Here in Jamaica, we learn that the confident young Bolt has been the pride and joy of both his parents, Wellesley and Jennifer Bolt. CVM-TV captured Mr Bolt behind the counter at his grocery store in Sherwood Content, Trelawny and heard from Mrs Bolt that she was very attentive to her child’s nutrition throughout his young life. Asafa Powell’s parents, William and Cislyn Powell are both pastors of the Redemption National Church of God in Linstead.

English sports writer Alex Bilmes reports that before achieving his feat, Asafa said he was recognised because of his father: 'Even before I became the person I am now I was very popular back home, because of him. He is very respected in the town.'

I had the pleasure of meeting young “lightning Bolt” and his coach Glen Mills at the Digicel hosted press briefing last Monday. I was taken by Usain’s humility, the firm guidance of coach Mills and his solid manager, Norman Peart. Mills alluded to the attentiveness of Bolt’s parents who phone him every night, wherever in the world he is: “If he even sneezes, they have to know,” he said jokingly. As always, I was filled with admiration for the fatherly dignity of JAAA President, Howard Aris, whose generous deeds it would take many pages to recount.

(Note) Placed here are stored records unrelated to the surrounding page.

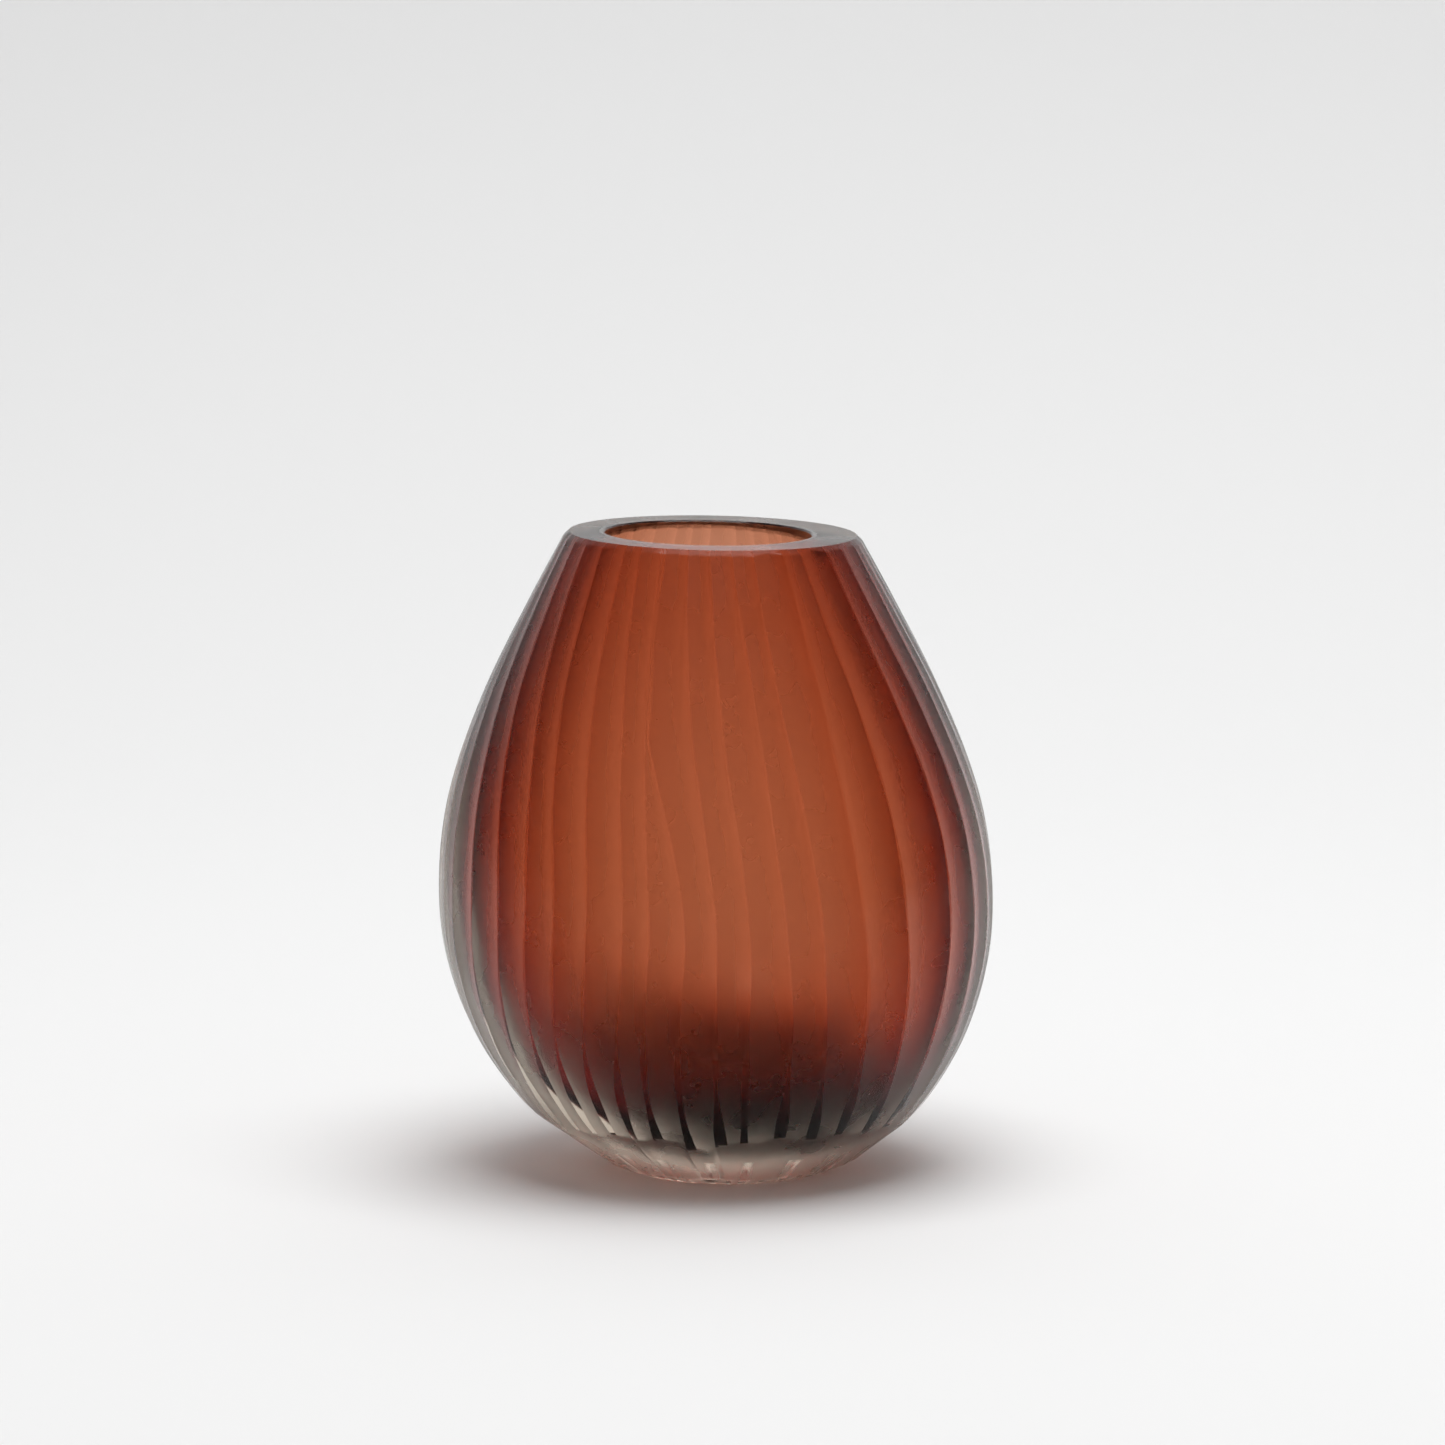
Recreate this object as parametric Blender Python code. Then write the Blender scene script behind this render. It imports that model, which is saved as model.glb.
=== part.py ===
"""A hand blown vase of cased glass: a thin rust-coloured cup inside a thick clear casing that is
cut all round with upright facets and ground flat at the rim and the foot.

Run it with blender --background --python part.py, or from Blender's text editor. The origin is the
centre of the foot, +Z is up, and the front of the vase faces -Y. Lengths are in millimetres until
place() turns them into metres. Angles are in degrees until they are used: 0 is the front, and they
grow to the right."""

import math
import random

import bmesh
import bpy

MM = 0.001

# The casing's outline, as (height, radius) where two facets meet, from the foot to the rim.
OUTLINE = (
    (0.0, 32.0),
    (4.0, 42.0),
    (12.0, 53.5),
    (25.0, 66.0),
    (45.0, 78.0),
    (70.0, 85.5),
    (95.0, 86.5),
    (120.0, 82.5),
    (150.0, 71.5),
    (180.0, 56.5),
    (200.0, 45.7),
)
HEIGHT = OUTLINE[-1][0]
RIM_CHAMFER = 1.0

# The hollow that the casing leaves for the cup: a rounded floor up to its widest height, then walls
# that taper to the neck. CUP_SHIFTS is how far right of the casing's middle it is, by height.
CUP_FLOOR = 28.0
CUP_WIDEST = 92.0
CUP_RADIUS = 60.0
CUP_NECK_RADIUS = 34.0
CUP_TAPER = 2.4
CUP_ROUNDNESS = 2.15
CUP_SHIFTS = ((CUP_FLOOR, 8.5), (CUP_WIDEST, 1.5), (HEIGHT, -1.5))

# The cup is a skin on that hollow, thinnest where the bubble was blown widest, thick at the floor.
JOIN_GAP = 0.3
SKIN_BELLY = 1.15
SKIN_NECK = 1.7
SKIN_FLOOR = 3.5
SKIN_NECK_TAPER = 1.5
SKIN_FLOOR_TAPER = 9.0
BORE_BEVEL = 0.5

# The ridges between the front facets, from the left: their angles near the foot, at the belly and
# at the rim. The ninth runs into the eighth above the belly.
RIDGE_HEIGHTS = (30.0, 100.0, 195.0)
FRONT_RIDGES = (
    (-73.5, -70.0, -82.0),
    (-65.0, -60.2, -75.0),
    (-56.0, -50.7, -66.0),
    (-48.0, -42.0, -56.0),
    (-40.5, -35.2, -46.7),
    (-33.0, -27.3, -35.6),
    (-26.0, -18.9, -28.3),
    (-18.5, -13.8, -20.0),
    (-10.3, -7.3, -27.0),
    (-1.0, -0.8, -9.7),
    (5.8, 6.0, -1.5),
    (15.6, 14.0, 7.3),
    (25.0, 21.0, 15.0),
    (34.5, 31.0, 27.6),
    (44.5, 42.3, 36.1),
    (55.0, 56.4, 49.4),
    (66.0, 67.0, 59.4),
    (75.0, 76.0, 70.0),
)
BACK_FACET_COUNT = 25
BACK_FACET_SPREAD = 0.3
BACK_RIDGE_SWAY = (-3.0, 0.0, -9.0)
RIDGE_WAVER = 0.35
WAVER_LENGTH = 110.0
NARROWEST_FACET = 1.0
FACET_CURVE_RADIUS = 65.0

# What handwork left: the body leans to the left, and the rim is ground a little out of level.
LEAN = 5.0
RIM_TILT = math.radians(1.1)

OUTER_ROWS = 22
OUTER_ROW_CROWDING = 1.5
CUP_FLOOR_ROWS = 8
CUP_WALL_ROWS = 7
CUP_COLUMNS = 40

CASING_COLOUR = (0.86, 0.88, 0.84)
CASING_ROUGHNESS = 0.3
CASING_SHARP_OVER = 3.0
RUST_COLOUR = (0.55, 0.13, 0.05)
RUST_ROUGHNESS = 0.1
RUST_SHARP_OVER = 40.0
GLASS_IOR = 1.5


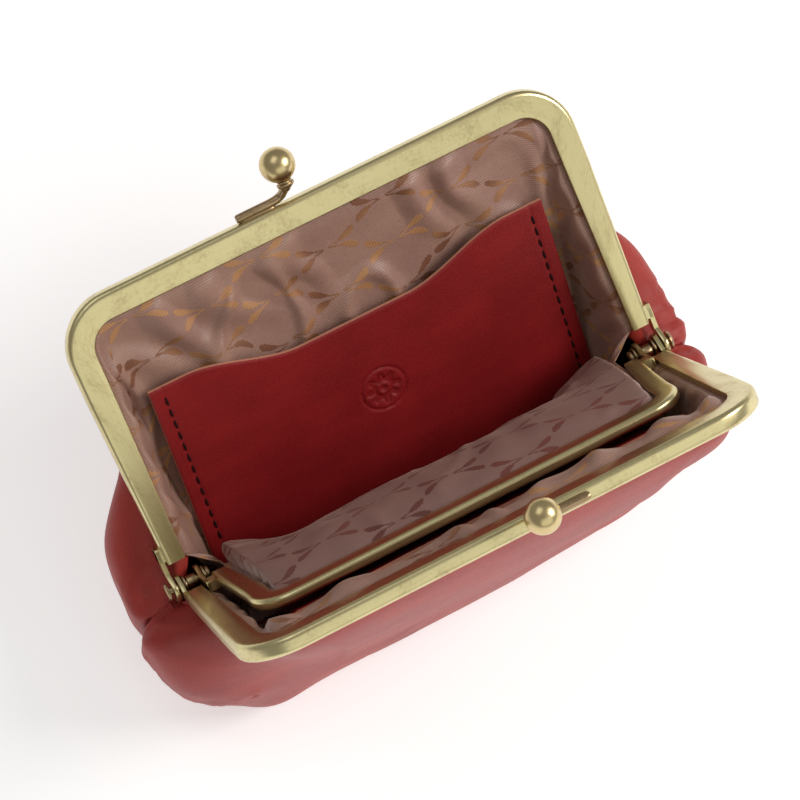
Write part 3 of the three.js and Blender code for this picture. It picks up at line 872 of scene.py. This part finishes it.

Now to a different kind of running by the lanky Democratic presidential candidate Barack Obama: his is the historical race to become the first ever Black President of the United States of America. One of the most gratifying messages I received this week was from Michael Nugent in New York who reminded me that when he had his doubts about Obama gaining the nomination, I had told him that I had seen a readiness in the American people to embrace a candidate of colour, especially one so brilliant and charismatic.

It was interesting that in an effort to steal Obama’s resounding thunder, his opponents played and replayed the rantings of his former pastor, Rev. Wright. However, the ground had been too well laid: Obama is the sound-alike of Dr Martin Luther King Jr and the look-alike of golf legend Tiger Woods.

I am convinced that the recent reign of Tiger Woods, the inspiring stories of his father’s dedication played and replayed, Tiger’s megawatt grin and fist-pumping on the course has acclimatized the widest cross-section of the American people to the possibility that another dignified, engaging Black American could triumph in a much, much bigger field. In my business of marketing and communications, we know that such is the power of perception. Tiger Woods has transformed the “white” sedate game of golf into an exciting spectator sport, and Obama has done no less for the run to the historically white, White House.

Here we have the metaphors of race (active) and race (ethnic) taken to the highest stages and played for the highest stakes. If Hindu Times writer Rohin Brijnath believes that Usain Bolt’s name is “a gift of a grinning God to headline writers”, then God must surely be chuckling merrily as he sees the entire human race recalibrating its headspace to accommodate a Black President of the greatest nation on earth. I can confidently write such a description of the United States, because to produce a Black presidential candidate in four short decades after the Civil Rights Movement is testament that the United States is indeed “the land of opportunity.”

At the Olympic Games in Beijing, on the birthday of Marcus Mosiah Garvey, August 17, we should be seeing two Jamaicans in the run for the 100 metres Olympic Gold (I plan to be there - d.v.). A small island of 2.5 million souls may have the world transfixed by a race between two sons of our soil, the two fastest men in the world. To understand this feat, let us reflect on Brijnath’s words: “The sprinter neither kicks a ball nor manipulates a racquet, he just runs …But he’s more than that. He’s like a test pilot trying to take the machine that is the human body faster than it has ever gone before…For the six billion odd people on this planet, Bolt is our ambassador of acceleration; if there’s a Milky Way sprint-off, he’s our man.” This was written in the Hindu Times, on the other side of the world – Bolt’s speed has lit up the headlines of the planet, and maybe even those of intelligent life elsewhere in our universe.

I want to submit that if members of the sadly named “Fatherless Crew” and other gangs had fathers like William Powell or Wellesley Bolt, they would be lighting up their world positively, not tragically. Let us salute the good men of Jamaica on Fathers’ Day and help deadbeat dads to see what they are missing. Imagine the joy of saying, “That’s my boy, I raised him to be the fastest man in the world!”